Look for smart, small increments: Rather than a single commit that implements an entire new feature, and which strains the comprehension of all the team members who didn’t originally write it, construct a bundle of small commits, each so easy and clear in isolation that they’re impossible not to understand.
Make the most of tooling: Any time an aspect of programming hints at tedium, research how it can be automated away, and what other professionals are doing to solve the same problem.
Elevate the syntactic quality of your source code by using your chosen languages’ best linters. “Use” here doesn’t mean “run when virtuous programmers remember”; it means you make it as much a part of automatic CT as all your unit tests and integration tests. Tooling of this sort doesn’t force programmers to write good source; it does, however, clear away a lot of noise and focus attention on deeper aspects of quality.

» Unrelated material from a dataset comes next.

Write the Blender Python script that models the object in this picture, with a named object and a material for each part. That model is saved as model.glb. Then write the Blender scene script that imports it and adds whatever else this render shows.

Learn to be good at at change management. Business literature offers an extensive selection on organizational change management, nearly all of which applies to programming. Change is so central to software development, in fact, that its management can be seen as tech’s fundamental challenge.
Avoid excessive complication. Be aware of programmers’ great hazard in the area of change management: excessive complication. Sensitivity to change deserves to be no excuse for extreme abstraction. Well-meaning programmers sometimes think they “future-proof” code by making it highly configurable or “powerful,” but for most situations, simplicity is a better basis for successful change. A few projects in the world benefit from writing factories for grammars for domain-specific languages, or otherwise layering abstractions high; it’s far more frequent, though, just to invest 20 minutes in a manual reformatting that achieves a desired effect. Automate, and generalize, but in a balanced manner: That’s the wisest way to keep up with change.
Get everyone confident with change
Become comfortable with CI, CT, and CD; apply them daily and even hourly in your own programming. Practice reviews and other team activities that diffuse knowledge. Learn from programmers working on other projects, as well as all the non-programmers — QA, product managers, user interaction specialists and so on — with a direct stake in your application.
Rather than source code so perfect it never needs to be touched, aim for your own capabilities to be so strong that you’re confident you can handle any change your project needs.